Why Do Scammers Send Dust to Random Wallet Addresses?
A wallet balance shows an unfamiliar deposit worth a fraction of a cent, sent by no one the owner recognizes. It looks harmless, even like a mistake. Often it isn’t either of those things.
The short answer
A dust attack is the practice of sending tiny amounts of crypto to a large number of wallet addresses at once. The goal usually isn’t the value of the coins themselves, since dust amounts are worth almost nothing. Instead, the sender is trying to trace how those addresses move funds afterward, which can help link separate addresses back to the same real-world owner.
What “dust” actually is
Dust refers to a quantity of cryptocurrency so small it’s barely worth transacting with — often smaller than a typical network fee. Blockchains generally allow transactions of any size, so nothing technically stops someone from sending thousands of these tiny transfers in a single batch. What makes dust notable isn’t the amount, it’s the pattern of who receives it and what happens next.
How dust attacks work to unmask a wallet owner
Blockchain activity is public, but it isn’t automatically tied to a name. Analysts and bad actors alike try to cluster addresses that likely belong to the same person by watching how funds move between them. Sending dust to many addresses and then observing which ones later combine that dust with other funds in a single outgoing transaction can reveal that those addresses are controlled by the same wallet. This works because many wallets automatically aggregate all available balances, including dust, when a person sends a payment — mixing the tracer’s tiny deposit in with everything else.
Once addresses are clustered this way, an outside party has a rough map of a person’s total holdings and transaction history, even without knowing their name.
Why someone would want that information
- Targeted phishing. Knowing a wallet holds a meaningful balance can make a person a more attractive target for a follow-up scam, sometimes dressed up as unsolicited investment advice or a fake support contact, similar to patterns seen in a pig butchering scam.

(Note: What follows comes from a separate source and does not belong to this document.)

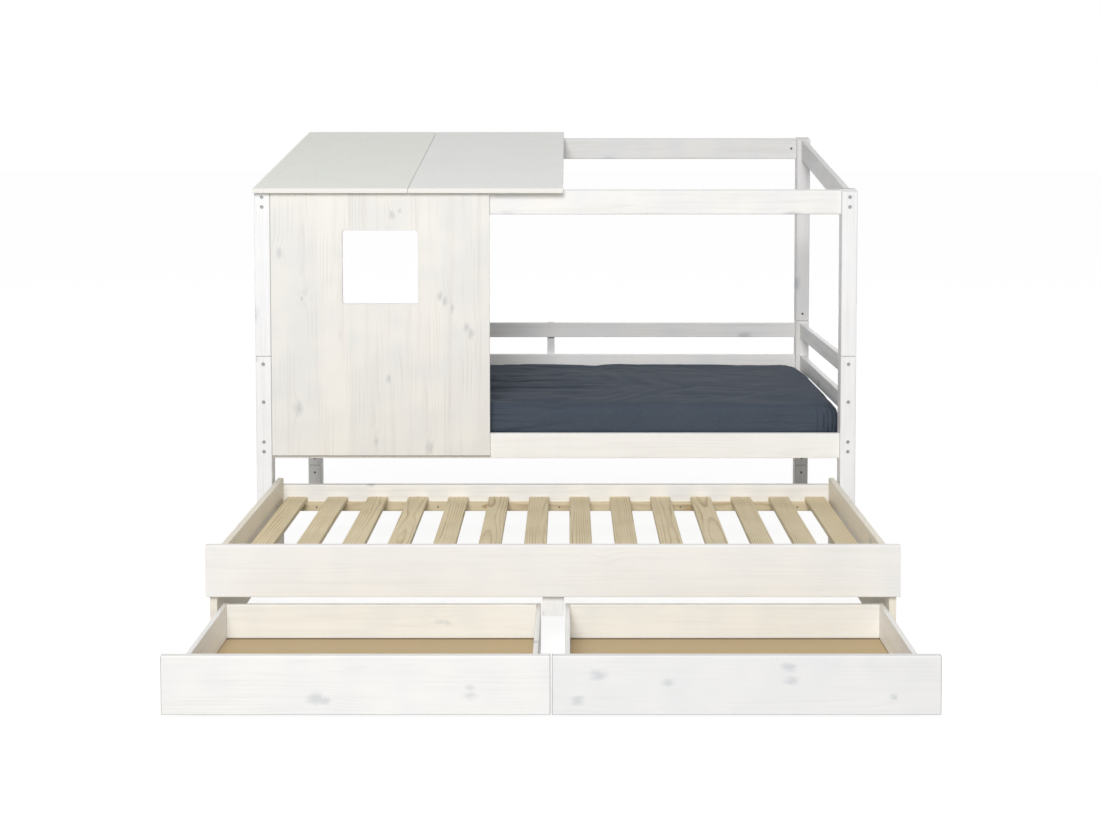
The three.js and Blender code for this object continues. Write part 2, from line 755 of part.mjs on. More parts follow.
function add_drawer(end) {
  const drawer = new THREE.Group();
  const faces = [
    { name: 'outer', x: end.side * drawer_outer, way: -end.side },
    { name: 'inner', x: end.side * drawer_inner, way: end.side },
  ];
  const inner_faces = span(...faces.map((face) => face.x + face.way * drawer_side_thickness));
  const floor_x = [inner_faces[0] - groove_depth, inner_faces[1] + groove_depth];
  const front_back = drawer_front_y + board;
  const front = timber('x', {
    x: span((end.side * drawer_front_gap) / 2, end.side * trundle_half),
    y: [drawer_front_y, front_back],
    z: [drawer_bottom, drawer_front_top],
  });
  const groove = drawer_floor_groove(
    [floor_x[0] - seat_gap, floor_x[1] + seat_gap],
    [front_back - groove_depth - seat_gap, front_back + overrun],
  );
  const back_bottom = drawer_floor_underside + drawer_floor_thickness + seat_gap;
  const back = timber('x', {
    x: [inner_faces[0] + seat_gap, inner_faces[1] - seat_gap],
    y: [drawer_back_y - drawer_side_thickness, drawer_back_y],
    z: [back_bottom, drawer_bottom + drawer_side_height],
  });
  const floor = new THREE.BoxGeometry(
    floor_x[1] - floor_x[0],
    drawer_back_y - front_back + groove_depth,
    drawer_floor_thickness,
  );
  floor.translate(
    (floor_x[0] + floor_x[1]) / 2,
    (drawer_back_y + front_back - groove_depth) / 2,
    drawer_floor_underside + drawer_floor_thickness / 2,
  );
  add(drawer, `drawer_front_${end.name}`, cut(front, [groove]), whitewash);
  add(drawer, `drawer_back_${end.name}`, back, whitewash);
  add(drawer, `drawer_floor_${end.name}`, floor, hardboard);
  for (const face of faces) {
    const inner = face.x + face.way * drawer_side_thickness;
    add(drawer, `drawer_${end.name}_${face.name}_side`, drawer_side(face.x, face.way), whitewash);
    ['front', 'back'].forEach((row, index) => {
      const turned = drawer_wheel(inner, face.way, drawer_wheel_places()[index]);
      add(drawer, `drawer_wheel_${end.name}_${face.name}_${row}`, turned, wheel_plastic);
    });
  }
  trundle.add(drawer);
}

for (const row of rows) {
  for (const end of ends) {
    add_post(end, row);
  }
}
add_long_rails();
add_end_rails();
add_batten();
add_wall_panel();
add_roof();
add_bed_inside();
add_trundle();
ends.forEach(add_drawer);
bed.add(trundle);

// The origin is on the floor, under the middle of the whole object as it stands here.
bed.position.y = -(drawer_front_y + roof_back_y) / 2;

export default bed;
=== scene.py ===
"""The looks of a house bed with a roll-out guest bed and two drawers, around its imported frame, in metres."""
import json
import math
import random

import bmesh
import bpy
from mathutils import Matrix, Vector, noise


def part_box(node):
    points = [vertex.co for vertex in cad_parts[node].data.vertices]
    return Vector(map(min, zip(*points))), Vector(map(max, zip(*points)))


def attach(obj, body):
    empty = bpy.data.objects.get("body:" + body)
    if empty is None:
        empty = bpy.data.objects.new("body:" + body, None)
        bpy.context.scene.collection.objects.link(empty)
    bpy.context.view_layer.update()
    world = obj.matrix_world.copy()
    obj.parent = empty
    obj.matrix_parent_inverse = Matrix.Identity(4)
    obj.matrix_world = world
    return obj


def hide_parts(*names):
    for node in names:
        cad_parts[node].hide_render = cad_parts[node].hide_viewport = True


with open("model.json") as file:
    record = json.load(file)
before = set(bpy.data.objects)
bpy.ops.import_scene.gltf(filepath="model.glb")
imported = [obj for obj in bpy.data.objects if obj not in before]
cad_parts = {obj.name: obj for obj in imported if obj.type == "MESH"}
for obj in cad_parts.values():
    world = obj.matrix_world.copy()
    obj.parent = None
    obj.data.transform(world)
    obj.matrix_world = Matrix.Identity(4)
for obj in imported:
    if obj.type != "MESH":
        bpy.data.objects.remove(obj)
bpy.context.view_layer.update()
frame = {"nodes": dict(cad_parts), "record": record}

ROWS = ("front", "back")
ENDS = ("left", "right")

# The camera, fitted to the photograph
CAMERA_PLACE = (0.04413, -4.528637, 1.45082)
CAMERA_TURN = (math.radians(87.5), 0, 0)
CAMERA_LENS = 44.5222
CAMERA_SHIFT = (-0.016977, -0.192388)

# The timber, as the part's source has it
LEDGER_WIDTH = 0.024
LEDGER_HEIGHT = 0.028
SLAT_COUNT = 14
SLAT_WIDTH = 0.070
SLAT_THICKNESS = 0.0175
LEDGER_END = 0.0137
LAST_PITCH_SHARES = {"trundle_slatted_base": (0.94, 0.9), "bed_slatted_base": ()}
SLAT_EASE = 0.003
STAVE_WIDTH = 0.108

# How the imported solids' triangles are merged into faces, and their edges eased
WELD_REACH = 0.00002
FLAT_ANGLE = math.radians(1)
EDGE_EASE = 0.0008
EASE_ANGLE = math.radians(40)

# The bolts in the posts and the nuts in the rails
BOLT_SPACING = 0.034
GUARD_BOLT_RISE = 0.013
HEAD_RADIUS = 0.0036
HEAD_SUNK = 0.0011
HEAD_HEIGHT = 0.0020
FLANGE_RADIUS = 0.0061
FLANGE_HEIGHT = 0.0007
SOCKET_RADIUS = 0.0018
SOCKET_DEPTH = 0.0018
NUT_RADIUS = 0.0048
NUT_SUNK = 0.0012
NUT_HEIGHT = 0.012
NUT_FROM_END = 0.022
CROSS_HOLE_FROM_JOINT = 0.030
FRONT_HEIGHT = 1.276
ROOF_PITCH = math.radians(10.9)
TOP_RAIL_HEIGHT = 0.082
SCREW_RADIUS = 0.0034
SCREW_PROUD = 0.0003
SLATS_PER_SCREW = 3
ROUND_SIDES = 32
HEAD_SIDES = 36
SCREW_SIDES = 16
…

- Deanonymizing activity. Researchers, exchanges, and sometimes less well-intentioned parties use clustering techniques to connect blockchain activity to real identities, which can matter for surveillance, investigations, or simple profiling.
- Testing for live wallets. A response to dust, even an automatic one, confirms an address is active and monitored, which has its own value to someone building a target list.
It’s worth separating this from confusion about how addresses relate to the underlying keys that actually control funds — dust attacks are about observation and pattern-matching, not about directly draining a wallet.
What to weigh if dust shows up
Receiving dust doesn’t put funds at immediate risk on its own — the coins can typically just sit there unspent. The consideration is what happens next: if that dust gets swept together with other funds in an outgoing transaction, it can help complete a picture of address ownership that was previously fragmented. Some wallets include a way to mark suspicious tiny deposits so they aren’t automatically included in future transactions, which limits what a dust sender can learn. Because the same wallet address can sometimes receive different kinds of tokens, unexpected small transfers of an unfamiliar token are also worth treating with the same caution as unfamiliar links or attachments in an email — not something to interact with out of curiosity.
The takeaway
Dust itself carries no real value and no real threat, but it’s often the first move in a longer effort to connect anonymous blockchain activity to a real person. Understanding that a dust attack is about tracing, not theft, makes it easier to recognize why the sensible response is usually to leave the dust alone rather than move or combine it with anything else.